━━━ RECORDED INFORMATION

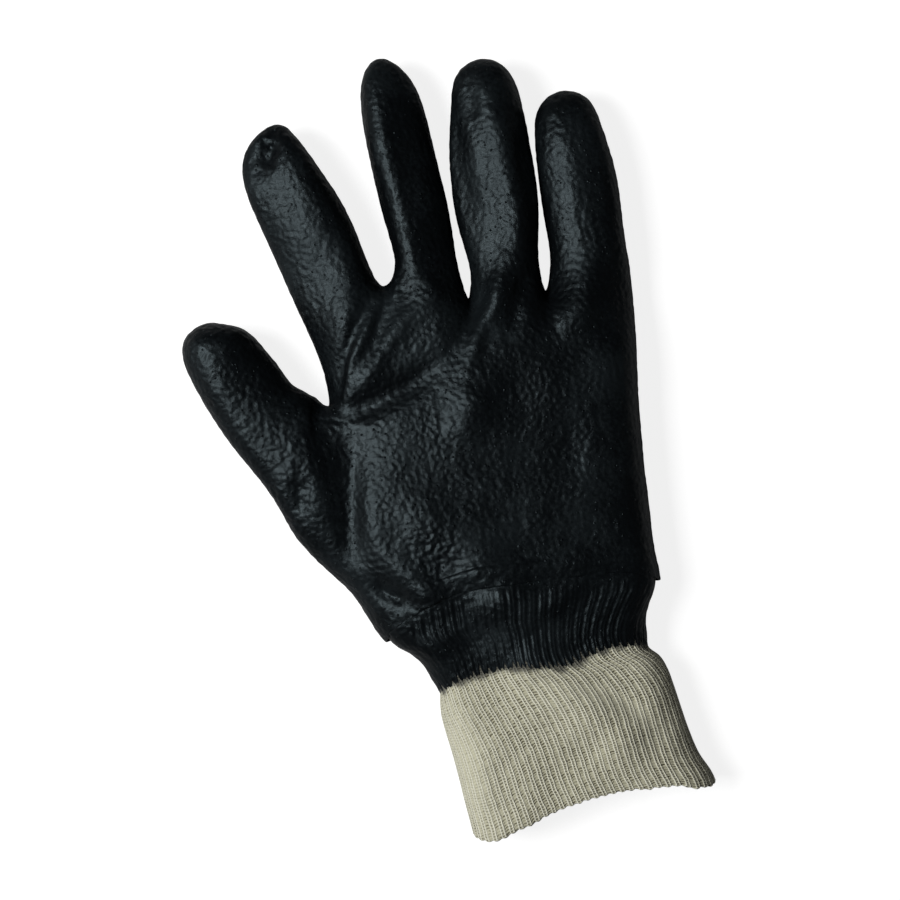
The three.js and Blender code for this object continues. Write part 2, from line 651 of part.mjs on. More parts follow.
// Lines round the wrist: y at a share of the way round.
const hemLine = (share) => roundValue(HEM_EDGE, share);
const dipLine = (share) => roundValue(DIP_LINE, share);
const cuffLine = (share) => roundValue(CUFF_EDGE, share);
const bandMiddle = (share) => THREE.MathUtils.lerp(hemLine(share), dipLine(share), BAND_MIDDLE);

// The coating on the upper part of the wrist, from inside the hem down to the dip line.
function coatedWrist(material) {
  const top = (share) => hemLine(share) + TUCK;
  const outerRows = [
    wristRing(OUTER_COLUMNS, top, 0, 0),
    wristRing(OUTER_COLUMNS, bandMiddle, 0, BAND_RIB_DEPTH),
    wristRing(OUTER_COLUMNS, dipLine, 0, BAND_RIB_DEPTH),
  ];
  const innerRows = [top, bandMiddle, dipLine].map((level) => wristRing(INNER_COLUMNS, level, BAND_WALL, 0));
  return tubeMesh("coated_wrist", outerRows, innerRows, material);
}

// The knit of the wrist, from inside the hem, under the coating and on to the open edge.
function knitWrist(material) {
  const covered = BAND_WALL + GAP;
  const top = (share) => hemLine(share) + TUCK;
  const full = (share) => dipLine(share) - DIP_STEP;
  const drawn = (share) => cuffLine(share) + EDGE_LENGTH;
  const rows = [
    { level: top, inset: covered, groove: 0 },
    { level: bandMiddle, inset: covered, groove: 0 },
    { level: (share) => dipLine(share) - GAP, inset: covered, groove: 0 },
    { level: full, inset: 0, groove: KNIT_RIB_DEPTH },
    { level: (share) => (3 * full(share) + drawn(share)) / 4, inset: 0, groove: KNIT_RIB_DEPTH },
    { level: (share) => (full(share) + drawn(share)) / 2, inset: 0, groove: KNIT_RIB_DEPTH },
    { level: drawn, inset: 0, groove: KNIT_RIB_DEPTH },
    { level: cuffLine, inset: EDGE_ROUNDING, groove: KNIT_RIB_DEPTH },
  ];
  const outerRows = rows.map((row) => {
    const columns = row.groove > 0 ? OUTER_COLUMNS : INNER_COLUMNS;
    return wristRing(columns, row.level, row.inset, row.groove);
  });
  const edge = rows[rows.length - 1];
  const lined = [...rows.slice(0, -2), edge];
  const innerRows = lined.map((row) => {
    const inset = KNIT_WALL + (row === edge ? 0 : row.inset);
    return wristRing(INNER_COLUMNS, row.level, inset, 0);
  });
  return tubeMesh("knit_wrist", outerRows, innerRows, material);
}

const coating = new THREE.MeshStandardMaterial({ color: 0x14191b, roughness: 0.45, metalness: 0 });
const cotton = new THREE.MeshStandardMaterial({ color: 0xe6e2cc, roughness: 0.95, metalness: 0 });

const glove = new THREE.Group();
glove.name = "pvc_coated_glove";
glove.add(coatedHand(coating), coatedWrist(coating.clone()), knitWrist(cotton));

export default glove;
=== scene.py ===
"""Looks of a knit-wrist glove of PVC-coated cloth, lying on its back with the palm up.

The tables are in millimetres and the meshes in metres. X runs from the thumb's side to the little
finger's, Y from the wrist to the fingertips and Z up out of the palm. The floor is z = 0.
"""

import bpy
import numpy as np
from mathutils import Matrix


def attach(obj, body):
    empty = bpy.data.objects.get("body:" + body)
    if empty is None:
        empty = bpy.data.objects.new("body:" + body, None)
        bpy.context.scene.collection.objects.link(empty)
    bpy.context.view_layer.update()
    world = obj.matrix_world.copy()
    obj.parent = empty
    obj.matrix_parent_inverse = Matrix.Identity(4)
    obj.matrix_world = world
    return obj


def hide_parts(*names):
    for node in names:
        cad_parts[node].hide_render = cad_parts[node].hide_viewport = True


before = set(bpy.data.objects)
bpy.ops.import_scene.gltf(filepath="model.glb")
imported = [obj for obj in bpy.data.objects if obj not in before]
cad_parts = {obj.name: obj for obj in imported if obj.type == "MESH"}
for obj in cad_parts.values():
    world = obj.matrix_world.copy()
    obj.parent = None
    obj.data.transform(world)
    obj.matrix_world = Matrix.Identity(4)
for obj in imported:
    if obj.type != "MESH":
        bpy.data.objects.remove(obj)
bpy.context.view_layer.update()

MM = 0.001
CENTRE = np.array([0.3, 0.7, 0.0])  # middle of the glove's box in plan, in the tables' coordinates


# Tables of the shape

def columns(names, rows):
    """Turns a short table into one array for each of its named columns."""
    values = np.array(rows, dtype=float)
    return {name: values[:, k] for k, name in enumerate(names.split())}


COATED_WALL = 1.8  # cloth and coating of the hand
GAP = 0.4  # between two pieces that are worn together
HEM_LENGTH = 5.5  # from the hem's edge to the fullest part of its roll
HEM_ROLL = 0.4  # how far that part stands out over the edge
TUCK = 4.5  # how far the wrist goes up inside the hand
STATIONS = 20  # evenly spaced round every ring, from the thumb's side over the palm
RIBS = 62  # each has two crests with a shallow line between them, and a deep groove after them

# Rings of the palm from the fingers down: both sides in plan, how far the middle bows towards the
# fingers, lowest and highest z, and how far the middle stands over the shoulders.
PALM = columns("left_x left_y right_x right_y bow under over crown", [
    [-35.2, 24.0, 77.6, 23.0, 3.5, -0.6, 28.0, 3.6],
    [-37.0, -1.0, 74.0, -1.0, 1.0, -0.8, 29.0, 3.8],
    [-41.5, -24.0, 71.2, -24.0, 1.5, -0.8, 29.5, 4.2],
    [-39.6, -46.8, 69.2, -47.0, 5.5, -0.6, 29.0, 4.6],
])

# Outer surface of the wrist from the hem down.
WRIST = columns("y left_x right_x under over crown", [
    [-44, -34.2, 66.2, 2.6, 27.4, 5.5],
    [-55, -33.4, 66.5, 2.6, 27.0, 5.5],
    [-62, -31.8, 66.7, 2.6, 26.6, 5.3],
    [-66, -29.1, 65.0, 2.4, 26.2, 5.0],
    [-70, -24.6, 62.6, 2.2, 25.8, 4.8],
    [-75, -21.2, 60.5, 1.9, 25.4, 4.5],
    [-80, -19.6, 59.9, 1.5, 25.0, 4.3],
    [-85, -17.9, 59.6, 1.1, 25.0, 4.2],
    [-89, -18.3, 62.7, 0.7, 25.6, 4.2],
    [-94, -18.8, 64.5, 0.3, 26.2, 4.4],
    [-100, -18.5, 65.4, 0.0, 26.7, 4.6],
    [-108, -17.8, 66.3, 0.0, 27.0, 4.8],
    [-117, -17.3, 67.4, 0.0, 27.0, 4.8],
    [-126, -17.0, 69.2, 0.0, 26.8, 4.6],
    [-134, -16.6, 72.4, 0.0, 26.4, 4.4],
    [-142, -16.2, 73.8, 0.0, 26.0, 4.2],
])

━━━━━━

TASK STATEMENT: Print, without alteration, the lines from the line with "imported = [obj" to the line with "obj.matrix_world = Matrix.Identity(4)". Include both of them, and omit every other line.

SOLUTION TO THE PROBLEM:
imported = [obj for obj in bpy.data.objects if obj not in before]
cad_parts = {obj.name: obj for obj in imported if obj.type == "MESH"}
for obj in cad_parts.values():
    world = obj.matrix_world.copy()
    obj.parent = None
    obj.data.transform(world)
    obj.matrix_world = Matrix.Identity(4)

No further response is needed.